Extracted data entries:

Begin

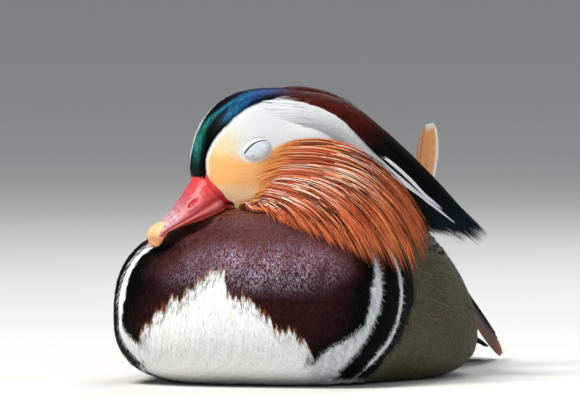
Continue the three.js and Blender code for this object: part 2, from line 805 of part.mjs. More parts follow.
const nailFrom = 1 - BILL.nailLong;
const nostrils = Object.values(SIDES).map((side) => mirrored(nostril(), side));
const bill = placed(upperBill(BILL.from, 1).subtract(joined(nostrils)));
const nailZone = placed(upperBill(nailFrom, 1, 1.5));
const nailRoom = placed(upperBill(nailFrom, 1, 1.5 - GAP));

const room = {
  torso: torsoSolid(GAP),
  neck: neckSolid(GAP),
  head: placed(headSolid(GAP)),
  bill: placed(upperBill(BILL.from, 1, GAP)),
  jaw: placed(lowerBill(GAP)),
  wings: bothSides(wingSolid, GAP),
  legs: bothSides(legHollow),
  eyes: bothSides(eyeSolid, GAP).map(placed),
};

const nodes = {
  torso: [clear(torsoSolid(), [...room.legs, room.jaw, room.bill]), MATERIALS.body],
  neck: [clear(neckSolid(), [room.torso, room.jaw, room.bill]), MATERIALS.neck],
  head: [clear(placed(headSolid()), [room.torso, room.neck, ...room.eyes]), MATERIALS.face],
  bill_upper: [clear(bill, [room.head, nailZone]), MATERIALS.bill],
  bill_nail: [largest(bill.intersect(nailRoom)), MATERIALS.nail],
  bill_lower: [clear(placed(lowerBill()), [room.head, room.bill]), MATERIALS.bill],
  tail: [clear(tailSolid(), [room.torso, ...room.wings]), MATERIALS.tail],
};

for (const [name, side] of Object.entries(SIDES)) {
  nodes["eye_" + name] = [largest(placed(eyeSolid(side))), MATERIALS.lid];
  nodes["wing_" + name] = [clear(wingSolid(side), [room.torso, room.neck]), MATERIALS.wing];
  nodes["sail_" + name] = [clear(sailSolid(side), [room.torso, ...room.wings]), MATERIALS.sail];
  nodes["leg_" + name] = [largest(legSolid(side)), MATERIALS.foot];
}

const body = [room.torso, room.neck, room.head, ...room.wings];
nodes.crest = [clear(placed(crestSolid()), body), MATERIALS.crest];
const shifts = [1, -1].flatMap((d) => [[d * GAP, 0, 0], [0, d * GAP, 0], [0, 0, d * GAP]]);
const crestRoom = shifts.map((shift) => nodes.crest[0].translate(shift));
for (const [name, side] of Object.entries(SIDES)) {
  const meets = [...body, ...room.eyes, ...crestRoom, room.jaw, room.bill];
  nodes["ruff_" + name] = [clear(placed(ruffSolid(side)), meets), MATERIALS.hackle];
}

// The scene

function meshOf(name, shape, look) {
  const { numProp, vertProperties, triVerts } = shape.getMesh();
  const positions = [];
  for (let i = 0; i < vertProperties.length; i += numProp) positions.push(...vertProperties.slice(i, i + 3));
  const geometry = new THREE.BufferGeometry();
  geometry.setAttribute("position", new THREE.Float32BufferAttribute(positions, 3));
  geometry.setIndex([...triVerts]);
  geometry.computeVertexNormals();
  const mesh = new THREE.Mesh(geometry, look);
  mesh.name = name;
  return mesh;
}

const duck = new THREE.Group();
for (const [name, [shape, look]] of Object.entries(nodes)) duck.add(meshOf(name, shape, look));

export default duck;
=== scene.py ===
import math

import bpy
import numpy as np
from mathutils import Matrix, Vector
from mathutils.bvhtree import BVHTree


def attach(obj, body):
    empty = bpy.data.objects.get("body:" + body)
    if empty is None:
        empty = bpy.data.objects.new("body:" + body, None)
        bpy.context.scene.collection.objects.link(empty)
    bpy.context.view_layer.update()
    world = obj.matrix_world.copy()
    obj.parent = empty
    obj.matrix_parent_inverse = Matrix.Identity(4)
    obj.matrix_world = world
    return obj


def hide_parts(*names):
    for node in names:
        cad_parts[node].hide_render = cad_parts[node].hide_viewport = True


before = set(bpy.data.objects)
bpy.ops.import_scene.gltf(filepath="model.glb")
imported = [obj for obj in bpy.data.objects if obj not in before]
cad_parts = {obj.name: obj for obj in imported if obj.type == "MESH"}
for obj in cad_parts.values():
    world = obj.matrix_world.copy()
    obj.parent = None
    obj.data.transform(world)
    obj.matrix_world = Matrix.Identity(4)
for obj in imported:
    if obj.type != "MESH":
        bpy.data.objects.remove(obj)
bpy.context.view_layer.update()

MM = 0.001
rng = np.random.default_rng(11)

# Sizes of the body, as in the solids
NOSE_Y, BREAST_Y, WIDEST_Y, TAIL_Y = -88.0, -45.0, 12.0, 108.0
BREAST_HALF, FLANK_HALF = 55.0, 60.0
NOSE_Z, TAIL_Z = 27.0, 35.0
BREAST_TOP, BACK_TOP = 62.0, 74.0
BREAST_BEAM, FLANK_BEAM, PRESSED = 25.0, 14.0, 1.8
SQUARE_ABOVE, SQUARE_BELOW = (2.7, 1.66), (2.9, 3.2)
NECK_LOW, NECK_HIGH, NECK_RADII = np.array([1.0, -25, 42]), np.array([13.0, -26, 83]), (33.0, 20.0)
HEAD_AT, HEAD_TURN = np.array([-7.5, -48.7, 87.0]), math.radians(-43)
HEAD_CENTRE = np.array([0.0, 18, -9])
FACE_FROM = np.array([0.0, -34, -17])  # the face's feathers and hair strokes fan out from here
HEAD_FRONT, HEAD_BACK, HEAD_UP, HEAD_DOWN, HEAD_HALF = 36.0, 28.0, 31.2, 17.0, 18.0
BROW, NAPE = 2.9, 2.15  # exponents of the head's outline in front of its centre and behind it
THROAT_AT, THROAT_RADII = np.array([-3.0, -54, 59]), np.array([25.0, 12, 6.3])
THROAT = np.array([-4.0, -46, 78])  # the breast's feathers run down and back from here
SKIN_DEPTH = 1.2  # the skin lies this far inside the body's feathers
SKIN_GRAIN = 1.3  # size of the skin's meshes
SKIN_LOW = 0.4  # height of the skin's lowest part over the floor
WAVE = 0.85  # from one fine line of the flank's pattern to the next
FLOOR_GAP = 0.15  # the lowest feathers lie this far above the floor
PATCH_SIZE = 0.003  # a small feather's own part of the map for baking


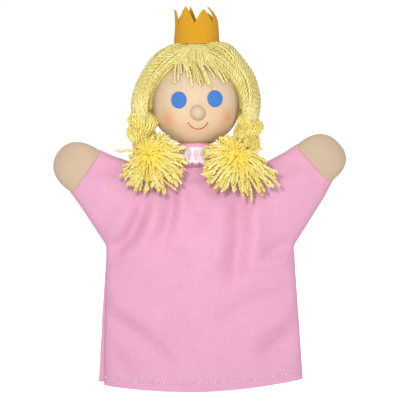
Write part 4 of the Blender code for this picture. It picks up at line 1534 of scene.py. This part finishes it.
def make_stage():
    """A pale floor that glows a little, a soft white surround and a plain white backdrop."""
    n = Nodes("pale_floor", 0.95)
    place = n.place()
    n.colour(n.mix(n.times(n.noise(place, 3.0), 0.1), (0.995, 0.995, 0.995), (0.985, 0.985, 0.985)))
    n.shader.inputs["Emission Color"].default_value = (1.0, 1.0, 1.0, 1.0)
    to_camera = n.add("ShaderNodeLightPath").outputs["Is Camera Ray"]
    n.link(n.times(to_camera, FLOOR_GLOW), n.shader.inputs["Emission Strength"])
    half = 3000.0
    floor = new_mesh("floor", [(-half, -half, 0), (half, -half, 0), (half, half, 0), (-half, half, 0)],
                     [(0, 1, 2, 3)], n.material)
    floor.location.z = -FLOOR_DEPTH
    studio = bpy.data.worlds.new("studio")
    studio.use_nodes = True
    nodes, links = studio.node_tree.nodes, studio.node_tree.links
    surround = nodes["Background"]
    surround.inputs["Color"].default_value = (1.0, 1.0, 1.0, 1.0)
    surround.inputs["Strength"].default_value = SURROUND
    backdrop = nodes.new("ShaderNodeBackground")
    backdrop.inputs["Color"].default_value = (1.0, 1.0, 1.0, 1.0)
    backdrop.inputs["Strength"].default_value = BACKDROP
    seen = nodes.new("ShaderNodeLightPath")
    either = nodes.new("ShaderNodeMixShader")
    links.new(seen.outputs["Is Camera Ray"], either.inputs[0])
    links.new(surround.outputs[0], either.inputs[1])
    links.new(backdrop.outputs[0], either.inputs[2])
    links.new(either.outputs[0], nodes["World Output"].inputs["Surface"])
    bpy.context.scene.world = studio
    bpy.context.scene.view_settings.view_transform = "Standard"


def add_light(name, place, size, power):
    """A square lamp, in metres and watts, aimed at the middle of the puppet."""
    light = bpy.data.lights.new(name, "AREA")
    light.size = size
    light.energy = power
    made = bpy.data.objects.new(name, light)
    made.location = place
    made.rotation_mode = "QUATERNION"
    aim = Vector((0, 0, 0.15))
    made.rotation_quaternion = (aim - Vector(place)).to_track_quat("-Z", "Y")
    bpy.context.collection.objects.link(made)


def make_camera():
    """Square on to the puppet, level, with a long lens: the frame is 292 mm wide at the seams."""
    lens, sensor, frame_width, middle_height = 120.0, 36.0, 0.2924, 0.1401
    distance = frame_width * lens / sensor
    camera = bpy.data.cameras.new("camera")
    camera.lens = lens
    camera.sensor_width = sensor
    made = bpy.data.objects.new("camera", camera)
    made.location = (0.0, -distance, middle_height)
    made.rotation_euler = (math.pi / 2, 0, 0)
    bpy.context.collection.objects.link(made)
    bpy.context.scene.camera = made


make_camera()
make_stage()
add_light("key", (-0.08, -0.40, 0.26), 0.05, 0.83)
add_light("low_front", (0.12, -0.40, 0.19), 0.20, 0.30)
add_light("fill", (0.8, -0.8, 0.35), 0.9, 0.65)
make_dress()
for label, sign in (("front", -1.0), ("back", 1.0)):
    make_hem_stitches(label, sign, seam_outline())
make_seam_roll()
make_neck()
make_collar()
make_ball()
for side in SIDES:
    make_eye(side)
make_nose()
make_mouth()
for side in SIDES:
    make_hair(side)
make_fringe()
for side in SIDES:
    make_braid(side)
make_crown()
dress_cad_nodes()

End

Above are the records; print exactly the lines from the line with "const body = [room.torso, room.neck, room.head, ...room.wings];" to the line with "in imported if", including both, and nothing else.

> THE RESULT
const body = [room.torso, room.neck, room.head, ...room.wings];
nodes.crest = [clear(placed(crestSolid()), body), MATERIALS.crest];
const shifts = [1, -1].flatMap((d) => [[d * GAP, 0, 0], [0, d * GAP, 0], [0, 0, d * GAP]]);
const crestRoom = shifts.map((shift) => nodes.crest[0].translate(shift));
for (const [name, side] of Object.entries(SIDES)) {
  const meets = [...body, ...room.eyes, ...crestRoom, room.jaw, room.bill];
  nodes["ruff_" + name] = [clear(placed(ruffSolid(side)), meets), MATERIALS.hackle];
}

// The scene

function meshOf(name, shape, look) {
  const { numProp, vertProperties, triVerts } = shape.getMesh();
  const positions = [];
  for (let i = 0; i < vertProperties.length; i += numProp) positions.push(...vertProperties.slice(i, i + 3));
  const geometry = new THREE.BufferGeometry();
  geometry.setAttribute("position", new THREE.Float32BufferAttribute(positions, 3));
  geometry.setIndex([...triVerts]);
  geometry.computeVertexNormals();
  const mesh = new THREE.Mesh(geometry, look);
  mesh.name = name;
  return mesh;
}

const duck = new THREE.Group();
for (const [name, [shape, look]] of Object.entries(nodes)) duck.add(meshOf(name, shape, look));

export default duck;
=== scene.py ===
import math

import bpy
import numpy as np
from mathutils import Matrix, Vector
from mathutils.bvhtree import BVHTree


def attach(obj, body):
    empty = bpy.data.objects.get("body:" + body)
    if empty is None:
        empty = bpy.data.objects.new("body:" + body, None)
        bpy.context.scene.collection.objects.link(empty)
    bpy.context.view_layer.update()
    world = obj.matrix_world.copy()
    obj.parent = empty
    obj.matrix_parent_inverse = Matrix.Identity(4)
    obj.matrix_world = world
    return obj


def hide_parts(*names):
    for node in names:
        cad_parts[node].hide_render = cad_parts[node].hide_viewport = True


before = set(bpy.data.objects)
bpy.ops.import_scene.gltf(filepath="model.glb")
imported = [obj for obj in bpy.data.objects if obj not in before]
cad_parts = {obj.name: obj for obj in imported if obj.type == "MESH"}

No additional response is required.